Implications and Prospective Directions
WorldSpeech shifts the practical and theoretical boundaries for multilingual ASR:
- Scalable ASR Research: Enables data-efficient model adaptation, extensible pretraining, and robust benchmarking for 76 languages, many of which were previously absent from supervised speech research pipelines.
- Dialect and Register Diversity: Supports finer-grained evaluation and dialect-robust speech modeling, essential for linguistic accessibility in multilingual societies.
- Foundation for Cross-domain Transfer: The rich per-segment metadata and quality scores facilitate downstream domain adaptation and curriculum learning research.
- Benchmarking and Methodological Validation: WorldSpeech provides a ground-truth test-bed for alignment, self-training, and quality-controlled ASR pipelines in the wild.

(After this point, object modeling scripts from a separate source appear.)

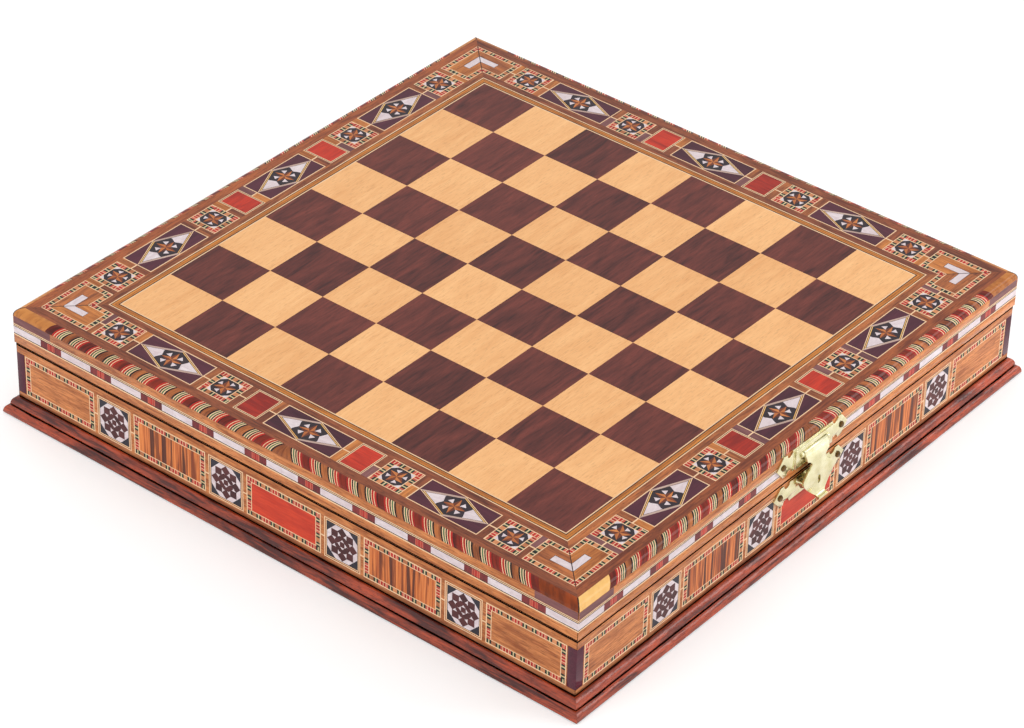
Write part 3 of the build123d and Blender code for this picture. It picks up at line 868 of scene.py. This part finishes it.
# The sides of the lid
def pearl_band():
    """Lines above and below a row of pearl and red blocks, the same on each side of the lid."""
    half, high = lid_half, (pearl_high - pearl_low) / 2
    mosaic = Mosaic()
    at = high
    for wood, width in (("cream", 0.5), ("umber", 0.4), ("cream", 0.5), ("black", 0.45)):
        mosaic.lay(rectangle(-half, at - width, half, at), wood)
        at -= width
    low = 1.3 - high
    mosaic.lay(rectangle(-half, -high, half, low - 0.5), "cream")
    mosaic.lay(rectangle(-half, low - 0.5, half, low), "black")
    fine = [("rose", 0.7), ("red", 0.5), ("rose", 0.8), ("red", 1.2)]
    group = [("garnet", 5.0), *fine, *fine[2::-1], ("garnet", 5.0)]
    pearl_l = 21.5
    blocks = [("pearl", pearl_l / 2)] + 4 * (group + [("pearl", pearl_l)]) + group + [("pearl", half)]
    for sign in (-1, 1):
        edge = 0.0
        for wood, width in blocks:
            stop = min(edge + width, half)
            mosaic.lay(rectangle(sign * edge, low, sign * stop, at), wood, 0 if wood == "pearl" else 90)
            edge = stop
    piece = Piece("pearl_band")
    for turn, along, outward in each_side():
        middle = outward * lid_half + UP * (pearl_low + pearl_high) / 2
        piece.mosaic(mosaic, middle, along, UP, side_veneer_t, seed=turn + 1000, end_cut=side_veneer_t)
    piece.done("lid", "lid_pearl_band", slot="pearl_inlay")


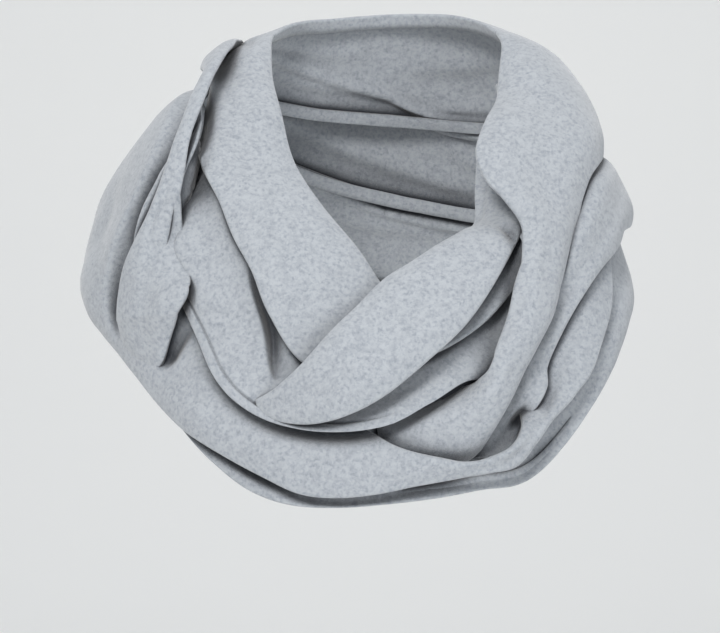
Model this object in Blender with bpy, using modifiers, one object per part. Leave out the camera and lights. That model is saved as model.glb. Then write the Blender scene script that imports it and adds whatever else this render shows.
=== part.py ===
"""Infinity scarf, worn: a closed loop of brushed grey knit wound twice round a neck.

Metres, +Z up, the wearer faces -Y. The origin is the middle of the nape, where the neck
carries the scarf. Every stretch of the winding is one wall of cloth, lofted through the
sections of its own table, from its inner edge near the neck to its outer edge on the chest.
"""

import math

import bmesh
import bpy
from mathutils import Vector

MM = 0.001
CLOTH_WALL = 1.6 * MM
NECK_AXIS_Y = -60 * MM
END_SHARE = 0.1
SCARF_COLOUR = (0.56, 0.58, 0.61, 1.0)
SCARF_ROUGHNESS = 0.95

# A section has its inner edge and its outer edge in cylinder coordinates round the neck's axis.
# Angles are in degrees, 0 in front and positive towards the wearer's left; radii and heights
# are in millimetres, heights from the nape. The crown is how far the cloth's middle stands
# out of the straight line between the edges, and the roundness is how sharply it rolls under
# at both edges (1 is a plain arc, 3 is a flat band with rolled edges).
COLUMNS = ("inner_angle", "inner_radius", "inner_height",
           "outer_angle", "outer_radius", "outer_height", "crown", "roundness")

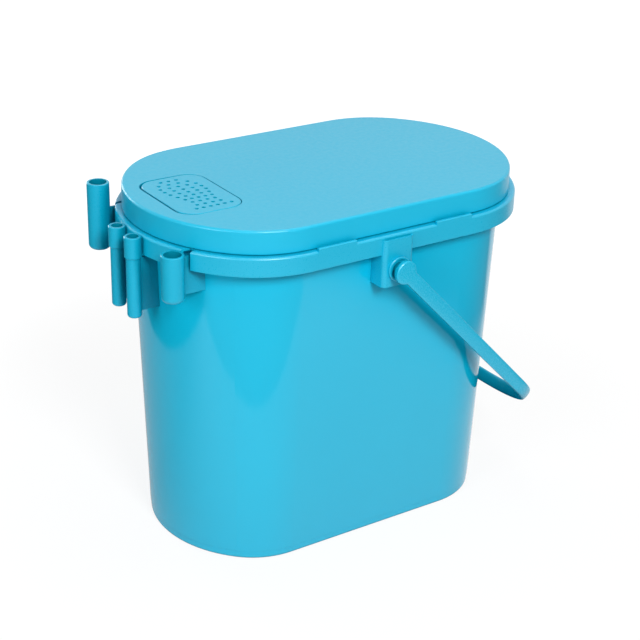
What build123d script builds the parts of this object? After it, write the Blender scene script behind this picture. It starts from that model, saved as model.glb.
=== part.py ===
from build123d import *
from math import asin, atan2, cos, degrees, radians, sin, sqrt
import os

os.makedirs("parts", exist_ok=True)

# All sizes are in millimetres. Z is up, X runs along the tub's long side, and the origin is
# the middle of the base. The rod tubes are on the -X end and the bail hangs over the +X end.

# Plan of the tub: two straight sides, four corner arcs and two flatter end arcs.
# Every level of the tub and lid is this plan grown or shrunk evenly from the lid's edge.
LID_HALF_WIDTH = 105.2
STRAIGHT_HALF_LENGTH = 78.2
CORNER_RADIUS = 80.1
END_RADIUS = 114.8

# Heights and offsets of the tub.
BASE_GROW = -17.4
WALL_DRAFT = 8.8 / 238.6
WALL = 2.4
FLOOR_UNDERSIDE = 2.5
FLOOR_TOP = 5.5
FOOT_HEIGHT = 7.0
FOOT_STEP = 0.3
FOOT_WIDTH = 6.0
FOOT_EDGE = 1.5
BASE_RIB_WIDTH = 3.0
BASE_RIB_PITCH = 70.0
RIM_BOTTOM = 264.8
RIM_TOP = 280.2
RIM_SHOULDER = 2.0
RIM_GROW = 5.6
RIM_WALL = 2.2
WALL_TOP = RIM_TOP - RIM_WALL
LIP_GROW = -3.0
LIP_WALL = 2.4

# Snap tabs standing on the rim's outer edge.
TAB_LENGTH = 35.0
TAB_TOP = 282.4
TAB_X = 56.0
TAB_WALL = 2.6

# Lid.
LID_TOP = 300.0
LID_UNDERSIDE = 296.8
SKIRT_BOTTOM = 281.0
SKIRT_WALL = 2.0
LOCATING_RIB_GROW = -7.0
LOCATING_RIB_WALL = 1.6
LOCATING_RIB_BOTTOM = 290.0

# Drop flap in the lid, and the pin it turns on.
FLAP_CENTRE_X = -121.75
FLAP_LENGTH = 55.5
FLAP_WIDTH = 83.0
FLAP_CORNER = 15.0
FLAP_UNDERSIDE = 297.6
FLAP_GAP = 1.2
FREE_EDGE_GAP = 2.0
HINGE_SIDE_GAP = 0.6
STOP_FLANGE_REACH = 3.2
STOP_FLANGE_BOTTOM = 295.2
HINGE_X = -92.0
HINGE_Z = 292.4
HINGE_PIN_RADIUS = 1.5
HINGE_CLEARANCE = 0.06
KNUCKLE_RADIUS = 3.2
KNUCKLE_WIDTH = 9.0
KNUCKLE_Y = 22.0
EAR_RADIUS = 4.2
EAR_WIDTH = 3.0
EAR_Y = 36.0
SPRING_WIRE_RADIUS = 0.4
SPRING_COIL_RADIUS = 2.5
SPRING_LENGTH = 5.0
SPRING_TURNS = 4.15
SPRING_Y = 30.7
FLAP_LEG_ANGLE = 246.0
FLAP_LEG_LENGTH = 11.4
LID_LEG_LENGTH = 12.0

# Fish figure pierced in the flap, head at +Y: (number of holes, width of the row) from
# head to tail.
HOLE_RADIUS = 1.65
FISH_ROWS = ((3, 14), (4, 26), (5, 32), (5, 33), (5, 32), (5, 28), (5, 24), (4, 20), (4, 21), (6, 31))
FISH_HEAD_Y = 33.6
FISH_ROW_PITCH = 7.2
FISH_HEAD_X = -123.6
FISH_LEAN = 0.08

# Rod tubes: big tubes carry rods, thin tubes carry rod tips.
WEB_THICKNESS = 2.0
GROOVE_DEPTH = 1.0
BIG_TUBE_RADIUS = 9.1
BIG_TUBE_BORE = 7.0
TUBE_LIP = 0.5
BIG_TUBE_Y = 58.3
NEAR_TUBE_X = -170.3
NEAR_TUBE_SPAN = (240.8, 279.0)
NEAR_WEB_SPAN = (244.7, 276.0)
FAR_TUBE_X = -173.9
FAR_TUBE_SPAN = (244.4, 300.9)
FAR_WEB_SPAN = (250.0, 278.0)
TIP_TUBE_X = -180.4
TIP_TUBE_Y = 13.2
TIP_TUBE_RADIUS = 5.8
TIP_TUBE_BORE = 4.6
TIP_TUBE_SPAN = (212.6, 280.4)
TIP_WEB_SPAN = (217.0, 262.0)
TIP_COLLAR_RADIUS = 6.9
TIP_COLLAR_BOTTOM = 263.0
TUBE_FLOOR = 3.0
NEAR_NOTCH_GAP = 2.7
FAR_NOTCH_GAP = 0.8

# Handle lugs, collars and studs. Y values are for the front (-Y) side.
PIVOT_Z = 252.0
LUG_FACE_Y = -114.0
LUG_WALL = 1.8
LUG_WIDTH = 29.0
LUG_CORNER = 4.0
LUG_BOTTOM = 237.6
LUG_TOP = 277.2
PIVOT_RADIUS = 5.0
PIVOT_CLEARANCE = 0.06
COLLAR_RADIUS = 10.2
COLLAR_HEIGHT = 2.2
COLLAR_DISH_RADIUS = 8.2
COLLAR_DISH_HEIGHT = 0.6
STUD_HEAD_RADIUS = 7.6
STUD_HEAD_THICKNESS = 2.6
STUD_NECK_RADIUS = 5.8
STUD_SPIGOT_RADIUS = 4.0
STUD_SPIGOT_LENGTH = 3.0
END_PLAY = 0.3

# Bail: a flat strap bent in one plane, with a round eye at each end.
STRAP_WIDTH = 11.6
STRAP_THICKNESS = 4.6
STRAP_EDGE = 1.8
EYE_RADIUS = 9.8
EYE_BLEND_RADIUS = 12.0
EYE_BLEND_LENGTH = 18.0
EYE_MID_Y = -123.0
ARM_CLOSING_ANGLE = 3.9
BAIL_REACH = 266.0
BAIL_CORNER_RADIUS = 45.3
BAIL_CROWN_RADIUS = 143.9
BAIL_REST_ANGLE = 45.3


def outline(grow, height):
    """The rounded plan as a level face at a height, grown outward from the lid's edge."""
    half_width = LID_HALF_WIDTH + grow
    corner_y = LID_HALF_WIDTH - CORNER_RADIUS
    end_back = sqrt((END_RADIUS - CORNER_RADIUS) ** 2 - corner_y**2)
    end_x = STRAIGHT_HALF_LENGTH - end_back
    turn = degrees(atan2(corner_y, end_back))
    edges = []
    for side in (1, -1):
        spin = 0 if side == 1 else 180
        first = (side * STRAIGHT_HALF_LENGTH, -side * corner_y)
        second = (side * STRAIGHT_HALF_LENGTH, side * corner_y)
        edges.append(CenterArc(first, CORNER_RADIUS + grow, spin - 90, 90 - turn))
        edges.append(CenterArc((side * end_x, 0), END_RADIUS + grow, spin - turn, 2 * turn))
        edges.append(CenterArc(second, CORNER_RADIUS + grow, spin + turn, 90 - turn))
        start = (side * STRAIGHT_HALF_LENGTH, side * half_width)
        edges.append(Line(start, (-side * STRAIGHT_HALF_LENGTH, side * half_width)))
    return Pos(0, 0, height) * Face(Wire(edges))


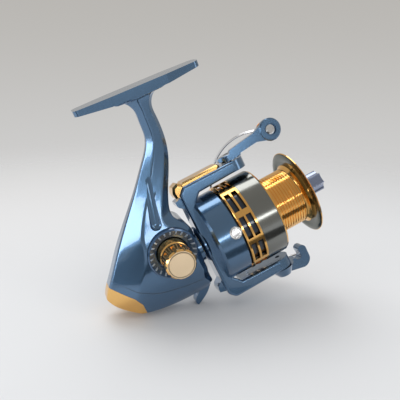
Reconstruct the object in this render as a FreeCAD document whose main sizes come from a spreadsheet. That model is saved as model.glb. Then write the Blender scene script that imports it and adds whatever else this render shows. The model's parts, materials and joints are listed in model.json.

On a practical level, it de-risks the deployment of speech-enabled applications in the Global South and for minority languages. The public release of both corpus and codebase establishes a reproducible standard for future multilingual ASR resource development.
Conclusion
"WorldSpeech: A Multilingual Speech Corpus from Around the World" constitutes the most extensive public, human-verified, multi-domain aligned speech corpus to date for low- and mid-resource languages, with robust experimental validation of its utility for reducing ASR WER across diverse typologies. Its scalable alignment pipeline, innovative iterative refinement, and meticulous engineering of both data and metadata set a new benchmark for ASR resource development and accessibility. The corpus directly enables substantial improvements in ASR accuracy for multiple underserved languages, providing a critical infrastructure asset for inclusive speech technology research and deployment (2605.09167).